All peer-to-peer connections established by peeroxide-cli use the Noise XX handshake protocol followed by a SecretStream encrypted channel. This provides:

  • Mutual authentication: Both peers authenticate with their Ed25519 public keys during handshake.
  • Forward secrecy: Session keys are ephemeral and derived per-connection.
  • Confidentiality and integrity: All application data is encrypted and authenticated.

The Noise XX pattern is the same used by the Node.js Hyperswarm stack, ensuring interoperability.

Peer Identity

A peer’s identity is its Ed25519 public key (32 bytes). There is no central authority — identity is self-sovereign. Anyone who controls a private key controls that identity.

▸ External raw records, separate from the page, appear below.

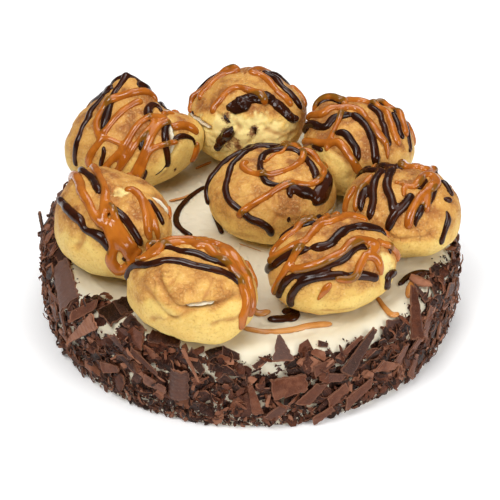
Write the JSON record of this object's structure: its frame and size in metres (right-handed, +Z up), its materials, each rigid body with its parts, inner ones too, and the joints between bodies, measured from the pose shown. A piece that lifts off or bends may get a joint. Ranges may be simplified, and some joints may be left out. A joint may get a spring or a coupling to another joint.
{
  "type": "cream cake",
  "caption": "Round cream cake dressed with chocolate shavings and topped with filled choux buns drizzled with chocolate and caramel sauce.",
  "frame": {"origin": "centre of the cake's flat base, on the cake's axis", "axes": "+Z up through the cake, +X to the right and -Y towards the front, where the picture is taken from"},
  "size_m": [0.2151, 0.2167, 0.0967],
  "materials": {
    "cream": "satin whipped cream",
    "choux_crust": "baked golden crust with glossy sauce",
    "chocolate": "matt broken chocolate"
  },
  "bodies": {
    "root": {"cake_body": "cream", "bun_back_left": "choux_crust", "bun_back": "choux_crust", "bun_back_right": "choux_crust", "bun_middle": "choux_crust", "bun_left": "choux_crust", "bun_front": "choux_crust", "bun_front_right": "choux_crust", "bun_right": "choux_crust", "filling_back_left": "cream", "filling_back": "cream", "filling_middle": "cream", "filling_left": "cream", "filling_front": "cream", "chocolate_strip_left_rim": "chocolate", "chocolate_shard_left": "chocolate", "chocolate_curl_front": "chocolate", "chocolate_plate_front": "chocolate", "chocolate_strip_front": "chocolate", "chocolate_strip_right": "chocolate", "chocolate_leaf_right": "chocolate", "chocolate_block_right": "chocolate", "chocolate_plate_left": "chocolate", "chocolate_flake_left_rim": "chocolate", "chocolate_flake_front_rim": "chocolate", "chocolate_drop_front_rim": "chocolate", "chocolate_flake_standing": "chocolate"}
  },
  "joints": []
}
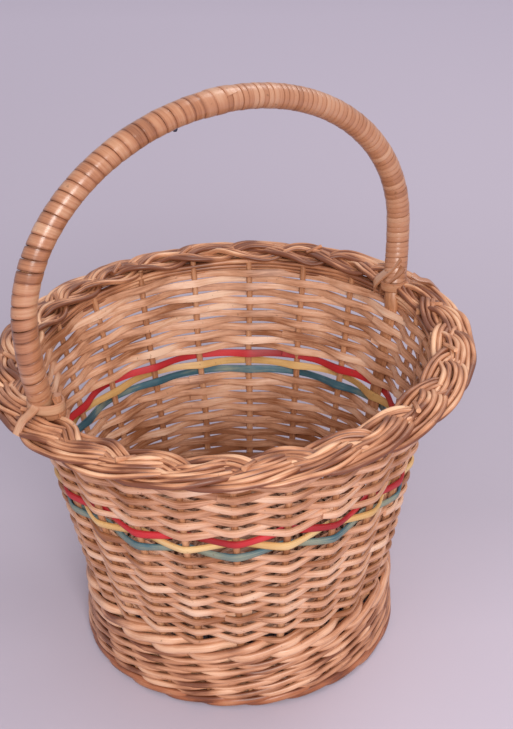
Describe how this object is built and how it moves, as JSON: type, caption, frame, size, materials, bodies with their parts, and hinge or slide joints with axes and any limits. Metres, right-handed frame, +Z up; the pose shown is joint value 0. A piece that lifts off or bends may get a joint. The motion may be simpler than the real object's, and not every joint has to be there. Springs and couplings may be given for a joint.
{
  "type": "easter basket",
  "caption": "Round woven willow basket with outward-leaning open weave walls, a striped band, a plaited rim, a flared foot and a fixed wrapped hoop handle.",
  "frame": {"origin": "middle of the foot's underside, on the surface that the basket stands on", "axes": "+Z up; the hoop handle stands in the XZ plane, with its lower rim side at -X and its higher rim side at +X"},
  "size_m": [0.2524, 0.249, 0.3028],
  "materials": {
    "stakes": "satin",
    "weavers": "satin",
    "red_weaver": "satin",
    "yellow_weaver": "satin",
    "teal_weaver": "satin",
    "rim_rods": "satin",
    "foot_rods": "satin",
    "base_rods": "satin",
    "skein": "satin",
    "tack": "satin"
  },
  "bodies": {
    "root": {"base_sticks": "base_rods", "base_weave": "base_rods", "foot_border": "foot_rods", "foot_stakes": "foot_rods", "foot_weave": "foot_rods", "hoop_rod": "stakes", "hoop_tack": "tack", "hoop_ties": "skein", "hoop_wrap_far": "skein", "hoop_wrap_near": "skein", "plait_strand_1": "rim_rods", "plait_strand_2": "rim_rods", "plait_strand_3": "rim_rods", "side_stakes_back": "stakes", "side_stakes_front": "stakes", "waist_wale": "foot_rods", "weaver_red": "red_weaver", "weaver_row_01": "weavers", "weaver_row_02": "weavers", "weaver_row_03": "weavers", "weaver_row_04": "weavers", "weaver_row_05": "weavers", "weaver_row_06": "weavers", "weaver_row_07": "weavers", "weaver_row_08": "weavers", "weaver_row_09": "weavers", "weaver_row_10": "weavers", "weaver_row_11": "weavers", "weaver_row_12": "weavers", "weaver_row_13": "weavers", "weaver_row_14": "weavers", "weaver_row_15": "weavers", "weaver_row_16": "weavers", "weaver_row_17": "weavers", "weaver_row_21": "weavers", "weaver_row_22": "weavers", "weaver_row_23": "weavers", "weaver_row_24": "weavers", "weaver_row_25": "weavers", "weaver_row_26": "weavers", "weaver_row_27": "weavers", "weaver_row_28": "weavers", "weaver_row_29": "weavers", "weaver_row_30": "weavers", "weaver_row_31": "weavers", "weaver_row_32": "weavers", "weaver_teal": "teal_weaver", "weaver_yellow": "yellow_weaver"}
  },
  "joints": []
}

  • Ephemeral identities (default for announce) are generated fresh on each run and leave no persistent trace.
  • Seeded identities (--seed flag) are deterministic: KeyPair::from_seed(discovery_key(seed.as_bytes())). The seed string is a secret — anyone who knows it can derive the same keypair.

Warning: Treat --seed values like passwords. They are not hashed with a KDF — raw BLAKE2b is fast, making brute-force of short seeds feasible.

DHT Trust Model

The DHT is untrusted infrastructure. Any node can relay packets, and routing table entries are not authenticated. Mitigations:

  • Mutable DHT values are Ed25519-signed by the originating keypair. Verifiers (including lookup --with-data) confirm the signature before using the data. Forging data requires the private key.
  • Immutable DHT values (used by cp) are addressed by the SHA-256 hash of their content. Content is verified on retrieval.
  • Topic keys are not secret — anyone who knows the topic can look up its peer list. Do not treat topic confidentiality as a security property.

deaddrop Threat Model

deaddrop uses mutable DHT storage addressed by (public_key, topic). Security properties:

  • Only the holder of the private key can write to a slot (signatures enforced by the DHT).
  • Anyone who knows (public_key, topic) can read the slot — there is no access control on reads.
  • Data is signed but not encrypted at the DHT layer. For sensitive payloads, encrypt the application data before using deaddrop.
  • deaddrop is designed for asynchronous communication where sender and receiver share a topic out-of-band.

cp Threat Model

cp data is immutable and content-addressed. Anyone who knows the cp:// key can retrieve the data. There is no access control. Do not use cp for sensitive data without prior encryption.

Echo Protocol Security

The echo protocol (see Echo Protocol) is intentionally minimal — it echoes arbitrary 16-byte payloads after a PING/PONG handshake. Session concurrency is capped at MAX_ECHO_SESSIONS = 64 to limit resource exhaustion. The handshake uses a 5-second timeout to prevent slowloris-style attacks.

Because announce connections go through the Noise XX handshake, all echo traffic is authenticated and encrypted. An unauthenticated party cannot reach the echo server.

Denial of Service Considerations

  • Bootstrap nodes are configurable. An attacker controlling all bootstrap nodes can eclipse a node from the DHT.
  • The DHT is susceptible to Sybil attacks in the general case — this is a known limitation of permissionless DHTs.
  • announce data refresh runs every 600 seconds. If a node is offline, its announcement expires naturally according to DHT TTL policies.